What, in RBC WM Asia’s view, is its competitive edge and value add?
We are the bank for Asia’s global families (AGF). And it’s important to point out what this means. We are uniquely positioned to service families in Asia, Asian or otherwise, who have connectivity with Canada, the U.S., and the UK. We are, after all, the market leader in Canada, a top-five wealth manager in the U.S., and slowly becoming a meaningful commercial and retail bank on account of our acquisition of City National Bank in 2015. Our investment bank ranks in the top 10 globally and we have a sizable trust business in the Channel Islands, as well as in Hong Kong and the U.S.

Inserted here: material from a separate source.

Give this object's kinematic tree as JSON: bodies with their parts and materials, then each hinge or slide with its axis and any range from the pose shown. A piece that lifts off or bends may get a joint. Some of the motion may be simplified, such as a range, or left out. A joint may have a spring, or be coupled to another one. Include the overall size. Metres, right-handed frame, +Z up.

So for clients that have connectivity to Canada, the U.S., and the UK, we are a viable and relevant partner. If a family has kids going to school in Canada, who then graduate and establish roots there, and then their first generation is thinking about transferring wealth and leaving a legacy, we understand and are configured to meet their needs. Similarly, if you are a U.S. person, we understand what it means from a tax perspective. We understand what it means if you are a resident non-dom in the UK. If you have business needs in these jurisdictions, whether to buy a business, to find a business partner, or to acquire a property, these are all areas where we have expertise.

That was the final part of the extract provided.